Survivors of the black dog say the answer eventually comes, but not if we take up the bottle to deal with the mongrel, or work even longer hours to try to keep him at bay, or try to escape in the arms of a mistress.

Instead the answer requires a "full stop and long and often painful look inward," Sheehy writes.

It's only then, Sheehy says, that "an old shell can be sloughed off and space made for a yeasty, multidimensional 'new-self' to grow."

Growing from crisis

The fact is, with our lengthening life span, we now live more than one life, albeit in the same body. Those men who prosper most are those who successfully reinvent themselves at least once in midlife, maybe more.

If anyone ever epitomized the ideal American man, it was Apollo 11 astronaut Edwin Aldrin, the second human to walk on the moon. But the years after his moonwalk were times of wrenching emotional torment, what he called "the melancholy of all things done."

In his Boston-area practice, psychotherapist Terrence Real treats boyish millionaires who look out over the rest of their lives and wonder, "Is that all there is?"

"When you look at the rest of your life, and you're no longer going up, that's the crisis point," says Real, author of another recent best-seller, "I Don't Want to Talk About It: Overcoming the Secret Legacy of Male Depression."

"There's a tremendous letdown, almost a sense of betrayal that we've worked really hard and we've made really big sacrifices and the rewards are not what we thought they were," he says.

For men, that melancholy sets in because we have put most of our eggs in one basket, Real says. Too often, we have worshiped almost exclusively at the altar of productivity, advancement, wealth, prestige, power.

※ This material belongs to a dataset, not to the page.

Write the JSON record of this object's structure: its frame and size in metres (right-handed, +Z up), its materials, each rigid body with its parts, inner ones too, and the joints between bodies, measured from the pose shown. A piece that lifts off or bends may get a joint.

Those are the gods of our parents, the gods of our culture, fine gods as far as they go, but they present a picture that is far from complete.

Instead, experts say, the solution to the midlife crisis in men often lies in the realm of things most often associated with the feminine: learning to be intimate and nurturing, to be deeper, more complete human beings.

"This is a big generality, but most men spend the first half of their lives basically trying to make a lot of money and conquer as many women as possible," Sheehy says. "Well, that isn't enough in middle age. Meaning becomes more important.

"So as men get older they become more interested in nurturing and being nurtured, being more expressive, artistic, more interested in their surroundings. So they might find themselves becoming interested in landscape gardening, or learning how to cook, or wanting to spend a few years learning how to be a devoted dad."